City turns red for Daniel
RED was Ipswich's favourite colour yesterday, when thousands of people supported this year's Day for Daniel campaign by donning red and rallying together in schools and around town.
Hundreds of people turned out to march in Ipswich's inaugural Day for Daniel walk around the Ipswich City Mall and dozens of schools observed the day.
Ipswich District Crime Prevention Unit's Sergeant Nadine Webster said the day was symbolically important.
"This is Ipswich's way of supporting the Morcombes in what they're doing for personal safety," Sgt Webster said.
Sgt Webster said that it was important for children to have a personal safety strategy.
"Children need to look for early warning signs, and go straight to a trusted adult or yell if necessary if they ever feel unsafe," she said.
Councillor Victor Attwood said this year's event was particularly resonant.
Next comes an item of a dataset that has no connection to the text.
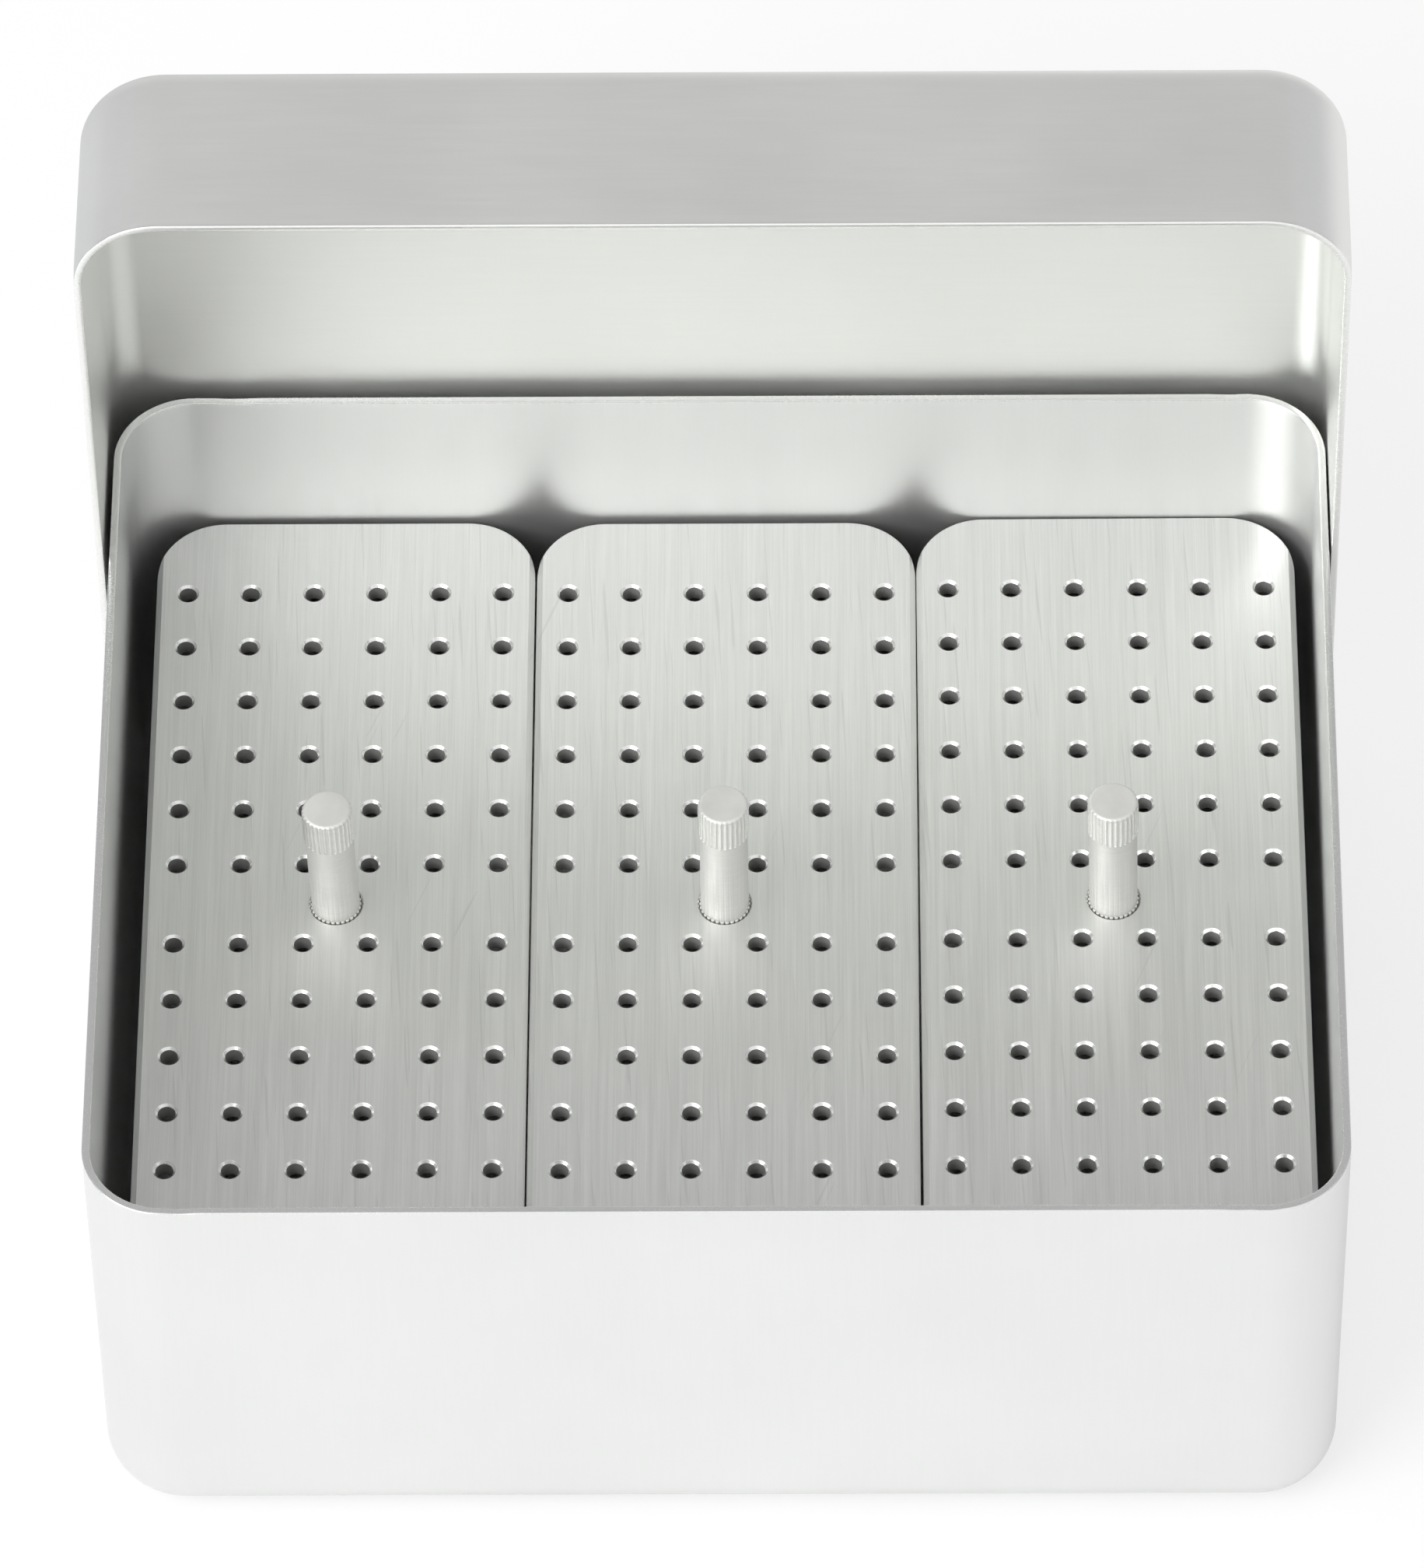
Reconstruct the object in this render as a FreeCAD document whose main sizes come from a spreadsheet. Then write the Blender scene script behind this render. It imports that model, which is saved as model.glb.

"The day has been galvanised by the discovery of Daniel's remains," Cr Attwood said.
Cr Attwood said he was proud that Ipswich was backing the event, now in its sixth year nationally.
The march was led by two police horses sporting red ribbons round their necks, which were followed by a police dog and participants from playgroups, schools, police, community groups, and the general community.
Ipswich State High School and Ipswich Grammar School were among many schools that also supported the campaign.
ISHS principal Simon Riley said the day was relevant to his students.
"We're always reminding students to be safe, especially on Twitter, Facebook and phones," Mr Riley said.
IGS's junior school ran a week of Day for Daniel events, and even hosted the Morcombes last week.
All money raised from the day will go to the Daniel Morcombe Foundation, which educates children about personal safety.
Daniel disappeared from the Sunshine Coast in 2003, and this year charges were laid for his murder and his remains found.